IBM, Hadoop, Initiate and other things

I’ve just got back from IBM’s Information on Demand EMEA event. As you would expect there were several interesting announcements. For me, perhaps the most interesting was that IBM is going to be providing support for Hadoop or, more specifically, a full range of professional services to support the planning, use and implementation of Hadoop. IBM sees Hadoop as a solution to the problem of handling (very) big data but that it needs this support from a major organisation for it to seriously gain traction in large commercial enterprises. It is likely that IBM will extend beyond support as Hadoop starts to become more popular but what exactly that will be, or when, will depend on take-up.

The second thing that was interesting (perhaps less interesting for me than some others, because I had been pre-briefed on it) was the joint IBM/ANTs announcement of really easy portability from Sybase ASE (version 12.x) to DB2. However, this requires a significant discussion so I will write a separate article on the subject.
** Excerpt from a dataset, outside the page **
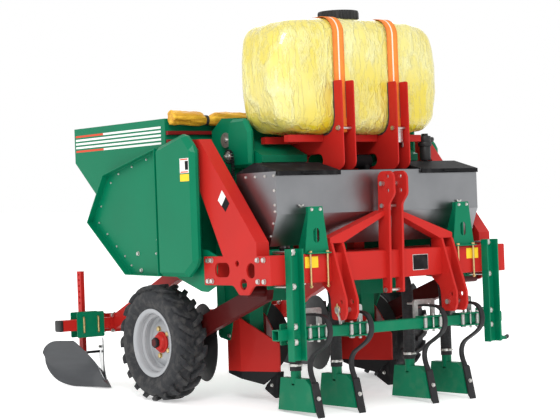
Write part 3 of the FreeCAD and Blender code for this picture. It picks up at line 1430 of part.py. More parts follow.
def make_frame_bolts():
    """Bolts through the side plates, the mast's spacer bolt and the cradles' cross bolts."""
    out = FreeCAD.Vector(1, 0, 0)
    half = amount("half_width")
    wall = amount("plate_wall")
    front = bolt(amount("bolt_radius"), 2 * wall, 4)
    rear = bolt(amount("bolt_radius"), 2 * wall + amount("flap_wall"), 4)
    bolts = []
    for y, z in bolt_rows():
        kind = rear if y.startswith("rear") else front
        for way in (1, -1):
            bolts.append(placed(kind, FreeCAD.Vector(way * half, amount(y), amount(z)), out * way))
    reach = amount("mast_gap / 2 + mast_plate")
    cross = bolt(amount("bolt_radius"), 2 * reach, 6)
    for y, z in (("15", "spacer_bolt_z"), ("8", "mast_foot + 16")):
        bolts.append(placed(cross, FreeCAD.Vector(reach, amount(y), amount(z)), out))
    inner = amount("cradle_inner - cradle_plate / 2")
    outer = amount("cradle_outer + cradle_plate / 2")
    tie = bolt(amount("bolt_radius"), outer - inner, 5)
    for y in ("cradle_front + 34", "2 * tank_y - cradle_front - 34"):
        for way in (1, -1):
            spot = FreeCAD.Vector(way * outer, amount(y), amount("strap_end - 10"))
            bolts.append(placed(tie, spot, out * way))
    keep_shape("frame_bolts", Part.makeCompound(bolts))


def make_clamp_bolts():
    """Plated bolts of the channels and tines, and the threaded rods of the box's feet."""
    forward = FreeCAD.Vector(0, -1, 0)
    up = FreeCAD.Vector(0, 0, 1)
    bolts = []
    heights = [amount(height) for height in channel_bolt_heights()]
    for side in ("channel_half", "-channel_half"):
        for i, height in enumerate(heights):
            depth = "beam_size" if i < 2 else "toolbar_size"
            grip = amount(f"channel_wall + {depth} + clamp_plate")
            kind = bolt(amount("bolt_radius"), grip, 6)
            bolts.append(placed(kind, FreeCAD.Vector(amount(side), -amount("channel_wall"), height), forward))
    grip = amount("toolbar_size + 2 * tine_clamp_thick")
    tall = bolt(5.5, grip, 8)
    top = amount("toolbar_bottom + toolbar_size + tine_clamp_thick")
    for side in TINES:
        for x, y in TINE_BOLTS[:2]:
            bolts.append(placed(tall, FreeCAD.Vector(amount(f"{side} + ({x})"), amount(y), top), up))
    for side in ("", "-"):
        for x in ("-60", "60"):
            rod = bolt(6, amount("beam_size + foot_plate + 14"), 12)
            spot = FreeCAD.Vector(
                amount(f"{side}bracket_half + ({x})"), -12, amount("beam_top + foot_plate")
            )
            bolts.append(placed(rod, spot, up))
    keep_shape("clamp_bolts", Part.makeCompound(bolts))


# ---------------------------------------------------------------- build and write
def build():
    fill_sheet()
    front_rows = [row for row in bolt_rows() if row[0].startswith("front")]
    rear_rows = [row for row in bolt_rows() if row[0].startswith("rear")]
    make_beam("front_beam", "0", "beam_size", "half_width - plate_wall", front_rows)
    make_beam(
        "rear_beam", "frame_depth - rear_beam_depth", "frame_depth",
        "half_width - plate_wall - flap_wall", rear_rows,
    )
    make_side_plates()
    make_frame_flaps()
    make_side_beams()
    make_mast_plates()
    make_mast_braces()
    make_hitch_plates()
    make_top_link_pin()
    make_lower_pins()
    make_channels()
    make_clamp_plates()
    make_toolbar()
    make_spring_tines()
    make_tine_points()
    make_tine_arches()
    make_tine_clamps()
    make_fert_boots()
    make_drop_hoses()
    make_fert_box()
    make_metering_shaft()
    make_fert_roof()
    make_fert_lids()
    make_fert_brackets()
    make_tank()
    make_tank_lid()
    make_tank_straps()
    make_cradle_plates()
    make_cradle_frame()
    make_pump()
    make_elevators()
    make_elevator_shaft()
    make_cup_belts()
    make_seed_hopper()
    make_tarp_roll()
    make_side_covers()
    for side in ("left", "right"):
        make_wheel(side)
    make_wheel_arms()
    make_openers()
    make_opener_shares()
    make_opener_hangers()
    for number, (centre, outward) in enumerate(DISCS, start=1):
        make_disc(number, centre, outward)
    make_disc_arms()
    make_rear_bar()
    make_rear_arms()
    make_ridger_clamps()
    for side in ("left", "right"):
        make_ridger_post(side)
        make_ridger_body(side)
    make_frame_bolts()
    make_clamp_bolts()
    doc.recompute()


def check():
    for item in doc.Objects:
        if "Invalid" in item.State or "Error" in item.State:
            raise RuntimeError(f"{item.Name} failed: {item.State}")
        if item.TypeId in ("PartDesign::Pocket", "PartDesign::Groove"):
            if item.Shape.Volume > item.BaseFeature.Shape.Volume - 1:
                raise RuntimeError(f"{item.Name} cuts nothing")
    for node in nodes:
        if node.Shape.isNull() or not node.Shape.isValid():
            raise RuntimeError(f"{node.Label} has no valid shape")


def write():
    os.makedirs("parts", exist_ok=True)
    for node in nodes:
        node.Shape.exportStep(f"parts/{node.Label}.step")


build()
check()
write()
print(f"{len(nodes)} sub-parts")
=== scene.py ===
import math
import bpy
from mathutils import Matrix, Vector


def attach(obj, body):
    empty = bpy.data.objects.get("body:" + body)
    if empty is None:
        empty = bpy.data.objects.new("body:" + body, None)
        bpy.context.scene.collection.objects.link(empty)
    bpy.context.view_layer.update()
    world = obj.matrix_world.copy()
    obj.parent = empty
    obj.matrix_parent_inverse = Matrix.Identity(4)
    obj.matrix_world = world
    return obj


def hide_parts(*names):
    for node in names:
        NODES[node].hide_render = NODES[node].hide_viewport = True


# A two-row tuber planter.  Places are given in the machine's own datum, in millimetres: X = 0 on
# the centre plane, Y = 0 on the front beam's face with +Y to the rear, Z = 0 under the tyres.

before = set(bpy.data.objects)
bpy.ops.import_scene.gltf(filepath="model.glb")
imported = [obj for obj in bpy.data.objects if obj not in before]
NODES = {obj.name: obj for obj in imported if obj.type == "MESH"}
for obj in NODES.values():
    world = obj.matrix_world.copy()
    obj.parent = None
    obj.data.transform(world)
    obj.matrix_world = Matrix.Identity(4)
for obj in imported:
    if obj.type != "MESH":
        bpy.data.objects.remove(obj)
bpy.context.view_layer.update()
TINES = (-569.5, -276, 276, 569.5)
SIDES = ((-1, "left"), (1, "right"))
WHEEL_X, WHEEL_Y, WHEEL_Z = 853, 1100, 338
ROW_X = 428
CHANNEL_X = 732
BRACKET_X = 550
STRAP_X = 203.5
REAR_ARM_X = 660
TANK_Y = 412


def at(x, y, z):
    """A place of the machine's datum, in the frame's metres."""
    return Vector((x, y - 1017.5, z + 59)) / 1000


# ---------------------------------------------------------------- finishes
class Flow:
    """A socket that carries numbers and takes part in sums."""

    def __init__(self, finish, socket):
        self.finish = finish
        self.socket = socket

    def math(self, operation, other=0.0, swap=False, clamp=False):
        pair = (other, self) if swap else (self, other)
        settings = {"operation": operation, "use_clamp": clamp}
        node = self.finish.node("ShaderNodeMath", settings, {0: pair[0], 1: pair[1]})
        return Flow(self.finish, node.outputs[0])

    def __add__(self, other):
        return self.math("ADD", other)

    def __radd__(self, other):
        return self.math("ADD", other)

    def __sub__(self, other):
        return self.math("SUBTRACT", other)

    def __rsub__(self, other):
        return self.math("SUBTRACT", other, swap=True)

    def __mul__(self, other):
        return self.math("MULTIPLY", other)

    def __rmul__(self, other):
        return self.math("MULTIPLY", other)

    def __truediv__(self, other):
        return self.math("DIVIDE", other)

    def over(self, level):
        return self.math("GREATER_THAN", level)

    def under(self, level):
        return self.math("LESS_THAN", level)

    def distance(self, level):
        return (self - level).math("ABSOLUTE")

    def ramp(self, low, high):
        """0 below low and 1 above high."""
        return ((self - low) / (high - low)).math("ADD", 0.0, clamp=True)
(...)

Next was the positioning of Initiate versus MDM Server. The official line is that Initiate, while it has sometimes been implemented as a hub, is really a registry-based solution and that MDM Server, while it has sometimes been implemented as a registry is much better at being a hub. You can see where this is going. There is some truth in it but I think it’s also IBM trying to spin some sort of plausible story out of what is essentially a healthcare play. It begs the question of what you do if you want to start with a registry and migrate to a hub later (do you start with the inferior registry to maintain consistency or do you migrate from one to the other?) or if you want a registry for financial data and a hub for product data (do you really want two products?). I think the company could make a coherent story but it will take some time.

I had a long chat about entity analytics (EAS) and global name recognition (GNR). This is often thought of as being in the same category as Informatica’s Identity Systems or Infoglide. But it isn’t really: the latter are about name matching (which you get with IBM’s data quality products) but the former is really about fraud. This opens up a number of areas of interest and potential integration. For example, it would make sense to integrate this technology with SPSS: then you can look for patterns of potentially fraudulent behaviour AND check to see who these people are and what you know about them. A similar integration with Tivoli SIEM would also make sense, for the same reason, though integration between Tivoli and SPSS would probably be a more sensible first step or, at least, support for PMML (predictive modelling mark-up language). On that note InfoSphere Streams supports PMML already and it would also make sense to integrate EAS and GNR into this too.

Some things I didn’t get news about, notably when and if Guardium will be integrated with Tivoli SIEM and what’s happening to Showcase but in general it’s a very worthwhile conference: if you didn’t go this year, you should start planning for 2011.